The iPhone 4 is out now available from Verizon, and it is predicted to be a blockbuster. AT&T is expected to lose iPhone customers in droves to Verizon’s plan which has virtually the same cost and little difference in service. Why? Because Verizon has a reputation of having better coverage than AT&T. That means fewer dreaded dropped calls. There are some drawbacks. The Verizon plan doesn’t have some multitasking features – such as making a call and surfing the web at the same time – tricky to do at best.
So how does AT&T use this expected migration away from its plans to improve its overall profitability? Are the customers that will remain with AT&T more profitable? My guess is that they are. The customers that will migrate may be more data intensive users that are stretching the limits of their fixed fee data plans. Switchers are probably less loyal as branded consumers. They may be less satisfied with cell phone service, live in more remote areas, and in general take up more time on service. Nothing wrong with a high maintenance, non-loyal consumer now and then, but are they less profitable in the long run?
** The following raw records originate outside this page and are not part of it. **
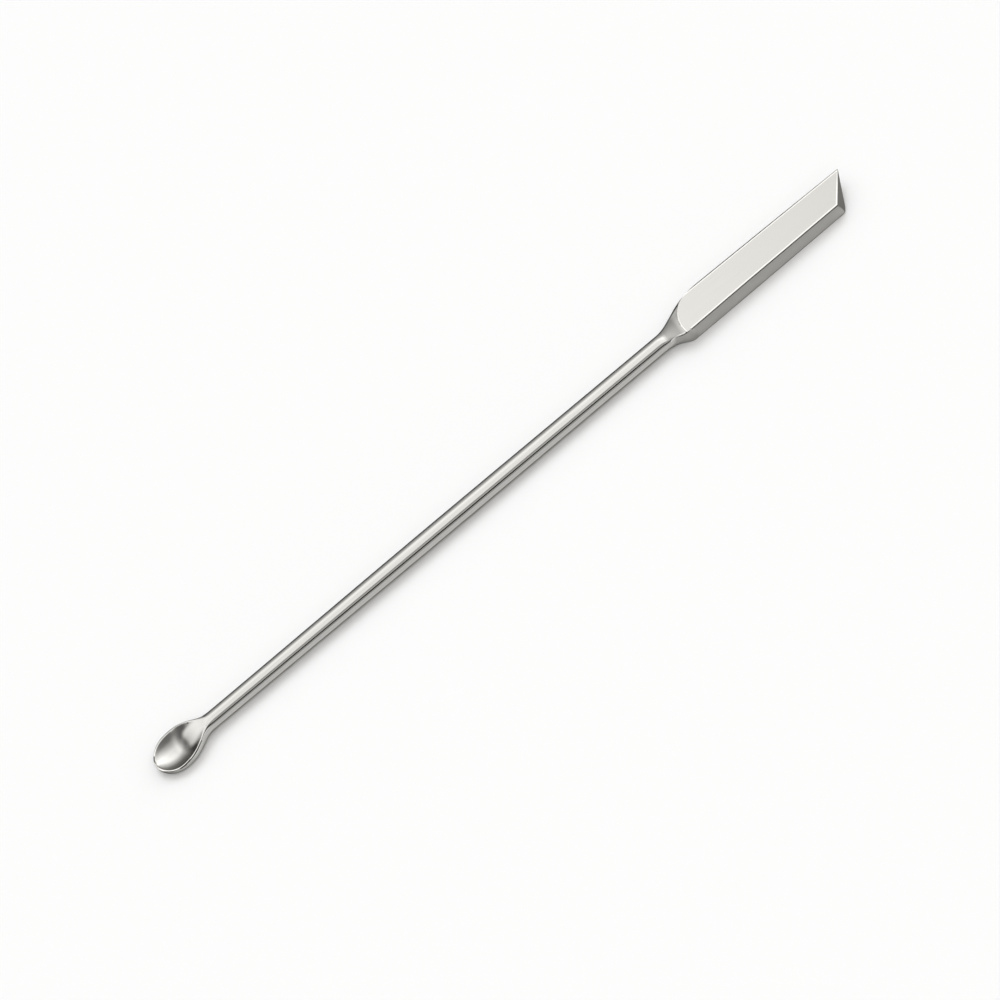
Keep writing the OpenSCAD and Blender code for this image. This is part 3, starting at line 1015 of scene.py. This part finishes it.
sky_x, sky_y, sky_z = (coordinate(world, "Generated", axis) for axis in "XYZ")
over_top = worked(world, "ARCTAN2", sky_z, worked(world, "MULTIPLY", sky_y, -1))
over_top = worked(world, "DIVIDE", over_top, math.pi)
HIGH = [(61, 1.03), (100, 1.06), (112, 1.18), (128, 1.24), (140, 0.86), (150, 0.56),
        (166, 0.44), (173, 0.35)]
LOW_WITH_GAP = [(0, 0.62), (11, 0.62), (16.5, 0.42), (19.5, 0.0), (31.5, 0.0), (35, 0.52),
                (40, 0.53), (46, 0.4), (54, 0.27)]
LOW_OPEN = [(0, 0.62), (35, 0.55), (42, 0.5), (54, 0.4)]
arch = arch_of(LOW_WITH_GAP + HIGH + [(178, 0.02), (180, 0.02)])
open_arch = arch_of(LOW_OPEN + HIGH + [(180, 0.35)])
beside = ranged(world, worked(world, "ABSOLUTE", sky_x), 0.3, 0.5, 0, 1)
studio = mixed(world, "RGBA", beside, arch, open_arch)
print("dark gap from %.1f to %.1f degrees" % tuple(d for d, v in LOW_WITH_GAP if v == 0))

# %% [markdown]
# Along the bar the arch is brighter past the blade and fades past the spoon, which gives the
# nose and the ramp their different greys. Beyond the edge of the bench the camera sees plain
# white, so that a low view has a white background too. The steel still mirrors the studio.

# %% Fade along the bar
BEHIND = (0.97, 0.97, 0.965, 1)
ALONG = [(-1, 0.2), (-0.85, 0.25), (-0.77, 0.42), (-0.68, 0.62), (-0.6, 0.92), (-0.5, 1.0),
         (-0.42, 0.97), (-0.32, 0.86), (-0.2, 0.93), (0, 1.0), (0.2, 1.06), (0.45, 1.18),
         (0.7, 1.3), (1, 1.3)]
along = worked(world, "MULTIPLY_ADD", sky_x, 0.5, 0.5)
fade = ramp_of(along, [(x / 2 + 0.5, level) for x, level in ALONG])
seen = world.node_tree.nodes.new("ShaderNodeLightPath").outputs["Is Camera Ray"]
sky = world.node_tree.nodes["Background"]
plug(world, sky.inputs["Color"], mixed(world, "RGBA", seen, studio, BEHIND))
plug(world, sky.inputs["Strength"], mixed(world, "FLOAT", seen, fade, 1.0))
bpy.context.scene.view_settings.view_transform = "Standard"
print("view transform:", bpy.context.scene.view_settings.view_transform)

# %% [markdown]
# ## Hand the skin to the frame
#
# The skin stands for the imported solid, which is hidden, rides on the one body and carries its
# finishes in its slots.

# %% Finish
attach(spatula, "root")
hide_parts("spatula")
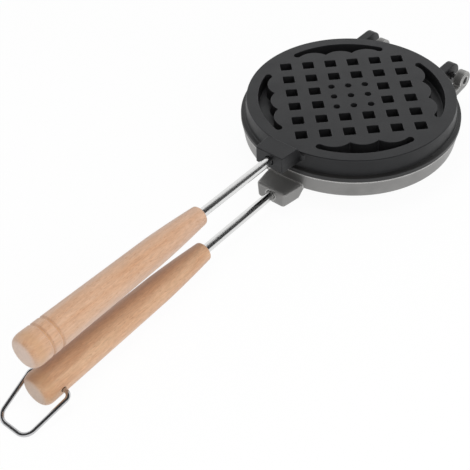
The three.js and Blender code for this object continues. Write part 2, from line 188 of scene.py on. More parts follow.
def finishShading(obj):
    shape = bmesh.new()
    shape.from_mesh(obj.data)
    bmesh.ops.remove_doubles(shape, verts=shape.verts, dist=weld)
    bmesh.ops.dissolve_degenerate(shape, edges=shape.edges, dist=weld)
    shape.to_mesh(obj.data)
    shape.free()
    obj.data.shade_smooth()
    obj.data.set_sharp_from_angle(angle=smoothAngle)
    weighted = obj.modifiers.new("weighted", "WEIGHTED_NORMAL")
    weighted.keep_sharp = True
    weighted.weight = faceWeight
    return applied(obj)


def place(obj, node, body, material, frameMatrix):
    # Puts a finished piece in the part's frame and lets it stand for its CAD node.
    obj.data.transform(frameMatrix)
    obj.name = node.replace("_", " ").title().replace(" ", "_")
    obj.data.materials.clear()
    obj.data.materials.append(material)
    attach(obj, body)
    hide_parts(node)
    low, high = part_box(node)
    own = [vertex.co for vertex in obj.data.vertices]
    slack = [min(v[k] for v in own) - low[k] for k in range(3)]
    slack += [high[k] - max(v[k] for v in own) for k in range(3)]
    triangles = sum(len(polygon.vertices) - 2 for polygon in obj.data.polygons)
    print(f"{node}: {triangles} triangles, inside its CAD box by", [round(s * 1000, 2) for s in slack], "mm")


# Plates, each drawn in its half's own frame
plate = {
    "faceHeight": 0.0143,
    "web": 0.003,  # metal over the hollow and over each stud
    "seam": 0.00015,  # half of the gap between the two rims
    "rimEdge": 0.0003,
    "hollowRadius": 0.0655,
    "hollowDraft": 0.001,
    "hollowFillet": 0.0025,
    "sides": 192,
    "arcSteps": 5,
}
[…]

The Auto Insurance Example
Let’s look at an example of another service category that cuts across a wide segment of the population – Auto Insurance. While consumers are never in love with their auto insurance companies, take a look at Allstate’s strategy. They have been advertising a program called declining deductibles – which in essence means that as your good driving record continues over time, the amount you would pay on a deductible goes down, eventually to zero.
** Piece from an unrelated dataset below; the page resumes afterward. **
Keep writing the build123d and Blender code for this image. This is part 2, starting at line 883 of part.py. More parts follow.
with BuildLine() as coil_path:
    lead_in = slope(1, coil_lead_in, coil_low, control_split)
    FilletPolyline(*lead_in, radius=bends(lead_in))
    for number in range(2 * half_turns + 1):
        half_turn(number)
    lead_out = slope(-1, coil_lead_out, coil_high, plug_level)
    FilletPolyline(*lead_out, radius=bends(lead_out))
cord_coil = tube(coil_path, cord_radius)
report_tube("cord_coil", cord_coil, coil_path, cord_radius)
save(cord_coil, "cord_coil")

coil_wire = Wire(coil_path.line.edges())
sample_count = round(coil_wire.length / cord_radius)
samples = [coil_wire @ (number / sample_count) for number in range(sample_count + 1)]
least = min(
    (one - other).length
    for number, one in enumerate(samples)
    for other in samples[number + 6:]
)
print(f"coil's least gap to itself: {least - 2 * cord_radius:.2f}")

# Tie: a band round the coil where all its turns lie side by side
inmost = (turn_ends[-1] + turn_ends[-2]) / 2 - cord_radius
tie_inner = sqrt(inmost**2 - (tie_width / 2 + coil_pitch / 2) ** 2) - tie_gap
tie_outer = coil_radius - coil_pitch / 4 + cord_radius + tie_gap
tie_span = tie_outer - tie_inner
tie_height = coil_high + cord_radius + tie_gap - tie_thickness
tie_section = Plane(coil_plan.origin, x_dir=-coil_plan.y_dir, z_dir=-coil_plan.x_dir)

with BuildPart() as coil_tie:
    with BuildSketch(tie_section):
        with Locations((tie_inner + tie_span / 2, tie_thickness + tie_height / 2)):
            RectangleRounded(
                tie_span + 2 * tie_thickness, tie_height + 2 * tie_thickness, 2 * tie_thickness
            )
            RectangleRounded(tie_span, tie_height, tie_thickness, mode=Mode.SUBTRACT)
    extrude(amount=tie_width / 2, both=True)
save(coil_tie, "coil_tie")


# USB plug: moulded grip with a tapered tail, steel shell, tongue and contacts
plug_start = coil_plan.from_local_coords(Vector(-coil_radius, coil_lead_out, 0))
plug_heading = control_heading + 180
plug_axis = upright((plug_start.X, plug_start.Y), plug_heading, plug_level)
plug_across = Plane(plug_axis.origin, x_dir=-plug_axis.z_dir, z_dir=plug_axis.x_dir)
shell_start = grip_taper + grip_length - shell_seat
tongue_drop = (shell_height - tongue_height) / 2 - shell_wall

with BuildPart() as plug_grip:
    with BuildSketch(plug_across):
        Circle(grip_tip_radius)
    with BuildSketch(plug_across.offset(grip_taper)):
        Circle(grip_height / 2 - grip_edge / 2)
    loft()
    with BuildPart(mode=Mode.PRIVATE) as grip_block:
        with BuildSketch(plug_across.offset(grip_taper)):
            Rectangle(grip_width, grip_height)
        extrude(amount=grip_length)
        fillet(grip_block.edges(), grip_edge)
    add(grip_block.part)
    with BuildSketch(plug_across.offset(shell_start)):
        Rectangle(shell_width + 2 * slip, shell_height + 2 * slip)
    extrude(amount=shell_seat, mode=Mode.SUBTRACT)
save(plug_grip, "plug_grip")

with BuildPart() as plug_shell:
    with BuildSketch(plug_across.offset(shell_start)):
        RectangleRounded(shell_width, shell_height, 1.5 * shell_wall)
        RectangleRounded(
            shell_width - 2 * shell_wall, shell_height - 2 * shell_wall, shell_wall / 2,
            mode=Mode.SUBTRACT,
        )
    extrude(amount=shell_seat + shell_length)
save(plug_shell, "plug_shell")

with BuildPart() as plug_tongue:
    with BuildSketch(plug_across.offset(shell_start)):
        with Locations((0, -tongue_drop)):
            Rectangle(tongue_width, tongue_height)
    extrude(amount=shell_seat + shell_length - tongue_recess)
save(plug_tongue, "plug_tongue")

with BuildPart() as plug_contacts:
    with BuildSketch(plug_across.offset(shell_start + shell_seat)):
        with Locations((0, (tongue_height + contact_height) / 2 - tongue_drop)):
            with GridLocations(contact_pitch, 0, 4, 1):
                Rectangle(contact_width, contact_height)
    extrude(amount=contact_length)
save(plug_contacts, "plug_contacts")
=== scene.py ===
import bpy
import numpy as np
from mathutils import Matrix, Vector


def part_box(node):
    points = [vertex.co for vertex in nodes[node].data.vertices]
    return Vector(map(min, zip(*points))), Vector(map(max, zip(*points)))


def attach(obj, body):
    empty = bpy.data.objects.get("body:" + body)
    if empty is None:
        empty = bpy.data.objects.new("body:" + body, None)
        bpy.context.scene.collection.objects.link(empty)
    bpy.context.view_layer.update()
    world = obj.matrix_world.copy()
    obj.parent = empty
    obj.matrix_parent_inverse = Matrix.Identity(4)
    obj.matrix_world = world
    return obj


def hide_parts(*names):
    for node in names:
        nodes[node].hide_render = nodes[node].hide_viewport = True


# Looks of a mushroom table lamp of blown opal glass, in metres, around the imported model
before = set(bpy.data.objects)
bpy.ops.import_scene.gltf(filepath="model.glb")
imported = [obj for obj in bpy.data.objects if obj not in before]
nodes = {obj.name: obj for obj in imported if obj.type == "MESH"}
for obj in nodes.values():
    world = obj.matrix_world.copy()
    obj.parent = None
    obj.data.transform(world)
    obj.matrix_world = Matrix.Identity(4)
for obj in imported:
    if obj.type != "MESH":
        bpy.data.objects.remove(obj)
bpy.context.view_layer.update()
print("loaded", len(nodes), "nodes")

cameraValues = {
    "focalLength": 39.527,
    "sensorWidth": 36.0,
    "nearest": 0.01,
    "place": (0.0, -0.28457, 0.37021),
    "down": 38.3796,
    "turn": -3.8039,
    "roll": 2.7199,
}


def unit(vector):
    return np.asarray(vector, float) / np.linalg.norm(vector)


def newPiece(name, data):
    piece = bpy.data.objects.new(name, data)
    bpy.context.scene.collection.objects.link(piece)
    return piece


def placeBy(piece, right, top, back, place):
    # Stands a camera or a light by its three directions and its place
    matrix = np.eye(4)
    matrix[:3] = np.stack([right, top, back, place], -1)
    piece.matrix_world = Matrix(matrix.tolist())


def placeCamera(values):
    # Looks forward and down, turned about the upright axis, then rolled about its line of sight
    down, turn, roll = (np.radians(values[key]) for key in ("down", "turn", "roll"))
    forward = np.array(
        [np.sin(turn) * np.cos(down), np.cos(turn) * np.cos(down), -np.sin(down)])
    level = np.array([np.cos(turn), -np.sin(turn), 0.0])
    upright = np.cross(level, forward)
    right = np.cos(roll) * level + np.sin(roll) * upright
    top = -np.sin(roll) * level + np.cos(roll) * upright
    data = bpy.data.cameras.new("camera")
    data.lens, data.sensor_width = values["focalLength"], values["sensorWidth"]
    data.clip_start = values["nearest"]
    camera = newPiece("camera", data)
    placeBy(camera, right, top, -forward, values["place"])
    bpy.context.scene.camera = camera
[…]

Think about this strategy – it appeals only to good drivers which are more profitable to Allstate since they have far fewer claims. This is Allstate’s way of rewarding good (profitable) customer behaviors while sticking unprofitable consumers with much higher costs. This program also builds on the tiered pricing strategy of insurance but goes as far as giving incentives back to the most profitable customer. Let Geico and Progressive take the price switcher – likely switching on price because of less clean driving and accident records. My first hand knowledge will attest to the exorbitant rates Allstate will likely charge if you have an accident and a subsequent speeding ticket the same year after many years of uneventful insurance relationship. I also bet that the accident where you get to use that zero deductible you have been earning for all those years will cost you a fortune when your rates go up the following week.
But the lesson for AT&T is this. If you are going to lose consumers, which is inevitable, build incentives that reward and maintain the consumers that are most profitable based upon their lower usage against the fixed fee data plans, multiple family members and participation in only value added service that can be priced up. Let Verizon have the less profitable consumer.